Resolution of the Palestinian conflict is the key to normalizing relations between Israel and the entire Muslim world. My father, in the last years of his reign, developed a proposal offering Israel a comprehensive peace with all twenty-two Arab countries in return for full Israeli withdrawal from occupied Arab land and the establishment of a Palestinian state. Unfortunately, his proposal did not gain momentum, and it stalled with his death. On becoming king, I revived my father’s plan and had our government discuss it with Egypt and Saudi Arabia. Eventually the Saudis developed the idea and took it one step further, when Crown Prince Abdullah bin Abdulaziz Al Saud presented it to the Arab League Summit in Beirut in 2002. The summit collectively adopted the Saudi proposal, which came to be known as the Arab Peace Initiative.

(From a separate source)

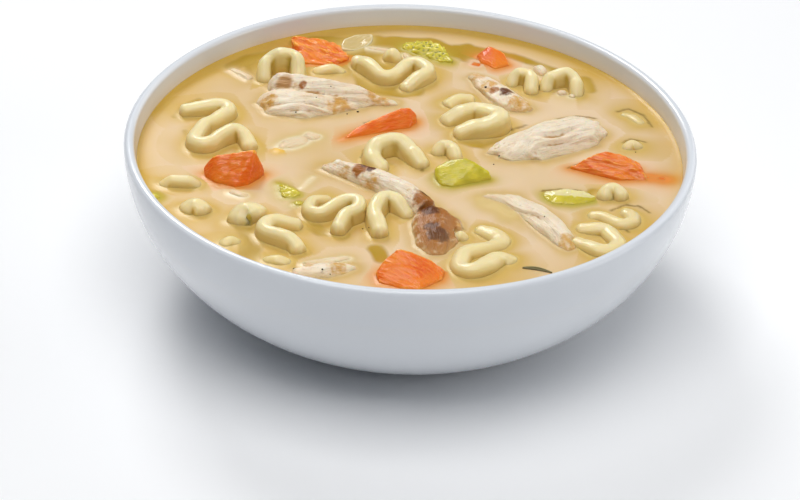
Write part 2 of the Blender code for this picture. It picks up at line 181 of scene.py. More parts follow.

The initiative called for full Israeli withdrawal from all Arab territories occupied since 1967, a negotiated settlement of the issue of Palestinian refugees, and the establishment of a sovereign, independent Palestinian state with East Jerusalem as its capital. In return, all twenty-two Arab countries said they would “consider the Arab-Israeli conflict ended, enter into a peace agreement with Israel, and provide security for all the states of the region.” In addition, they stated, they would “establish normal relations with Israel in the context of this comprehensive peace.” I was surprised that the Israelis, and even some members of the American administration, shot down the initiative out of hand. My later discussions with many of them showed that they had not even read it. On the issues of refugees, for example, the initiative proposed “the achievement of a just solution to the Palestinian refugee problem to be agreed upon in accordance with UN General Assembly resolution 194.” The operative words here are “agreed upon”; when I would mention that to the Israelis, they would say “oh,” and some would admit they had never bothered to look at the text. The Arab Peace Initiative was subsequently approved by all fifty-seven member states of the Organization of the Islamic Conference (OIC). Unfortunately, Israel never took it seriously and never acknowledged it for the unprecedented opportunity it represented. We are still stuck in the old ways, negotiating lower-priority issues and putting off the difficult decisions. Israel seems to feel it has all the time in the world. But its delays, reversals, and stalling tactics have come at a price.